I was saddened a few weeks ago when I received an email going around the internet denouncing the US Postal Service for printing a stamp celebrating a Muslim Holiday. The author of this email cited several anti-American Muslim extremist bombings as if that represented the entire Muslim population.
This type of lumping groups of people together based on the actions of a few is ignorant and dangerous. It would be like saying all Christians are murderers because they burnt witches and went on Crusades, or all Germans are bad because of Hitler’s appalling deeds, or all white people are haters because of some extremists. It is so sad that in today’s day and age this type of thinking still exists. My father teaches at a university and is friends with some very loving Muslim families who treat him with such kindness that it would put some people of other religions to shame. We cannot and should not ever generalize about groups of human beings based on the actions of a few, or by our limited experience with them.
My grandma, sadly was very prejudiced most of her lifetime because a few young hoodlums beat up my grandfather when they were newly married. It wasn’t until the end of her life, when a dear woman of color became her best friend in the nursing home, that she was able to let go of the pain and open her heart to know the soul inside a group she once judged. I was happy for her healing. Mom brought grandma and Rosa some Polish food and Rosa’s daughter brought her and grandma fried chicken – it was funny that food was the bridge between racial ignorance and prejudice. We all eat, after all. We all bleed. We all love.

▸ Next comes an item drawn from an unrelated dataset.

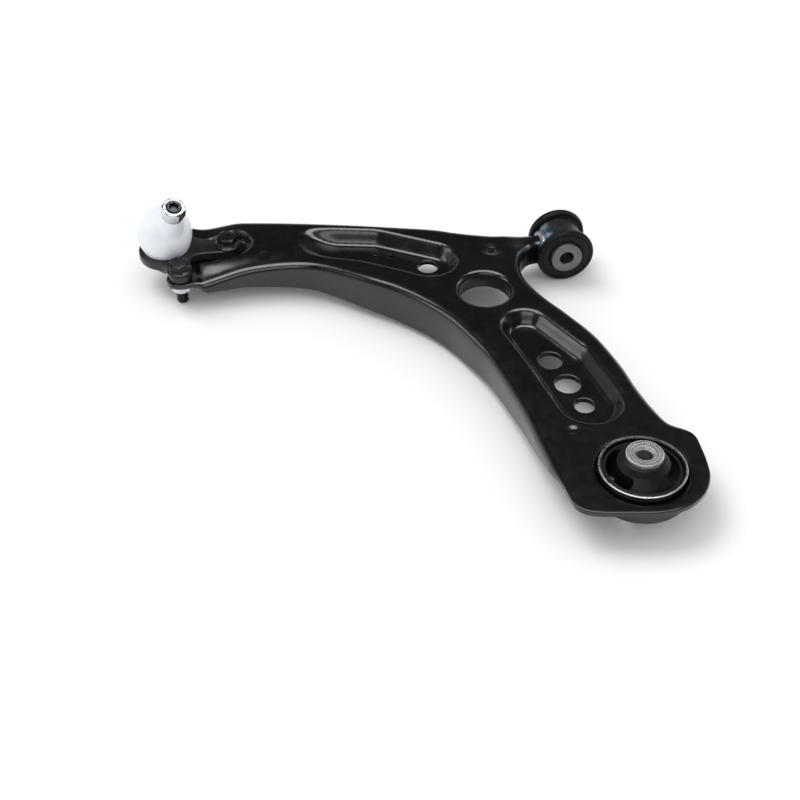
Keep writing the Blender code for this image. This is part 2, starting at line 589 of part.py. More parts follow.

And while most of us on this list wouldn’t presume to make such assumptions and prejudicial judgments about an entire population based on race or religion, we have to be careful not to extrapolate our own experiences and prevent ourselves from living. Its so easy to say, “Oh I had a bad relationship so I am biased against all men or all women,” for example. I once asked the women in a class to list their negative beliefs about men and vice versa. It was amazing – so many women responded, “Men are controlling.” So many men responded, “Women are flaky,” and yet I asked, “Have you met all men?” “Have you met all women?” or are these judgments coming from your experiences alone?”
We limit ourselves from living if we extrapolate our judgments based on a limited range of experience. I wanted to try a can of Lychee fruit from the 99cent store for example. It was something I’d never had and I figured it was only $1. It was horrible!! The taste of the can permeated the fruit! But will this stop me from trying new things or even Lychee if I ever get it ripe off the tree? No! It will just stop me from trying that can again 🙂
And on a bigger scale, I have had some pretty scary experiences with spirits in the past when I was worn down and not paying attention to my own intuition – most of you heard about the one last year that socked me. But will that stop me from talking to spirits? Not at all. It will just remind me to be more mindful of my own well being so as not to get tired and let that in.
Life is so varied, so diverse, so amazing, that we only hurt ourselves when we make sweeping judgments. We stop trying new things because something didn’t work once, or twice, or even three times. We assume we’ll never find love. We limit our exposure to only people like us. But there is spice in life in the diversity. If all the people in the world, or all the ice cream scoops in the world were plain vanilla, well that would be pretty boring 🙂 Thank God (literally!) that we are different. Thank God we share different perspectives.
We don’t have to agree with anyone else. We just have to appreciate the diversity. One of my dearest friends and I disagreed on nearly everything for years, and yet the more we know each other the more we find the common ground. I disagree, in general, with extremism in any form, and yet I can appreciate the passion these people have for their beliefs. I just don’t have to be around it. And if it affects my life in any way, I will deal with it then. For now I have more important things to do 🙂
Practice non-judgment when you can. I’m not perfect at it, and you may not be either, but we can always do better. You will free up your soul to BE who you want to be, rather than fighting those who are not whom you wish they would be. And that, dear ones, is the point of this earthly journey – to learn to BE the love we truly are.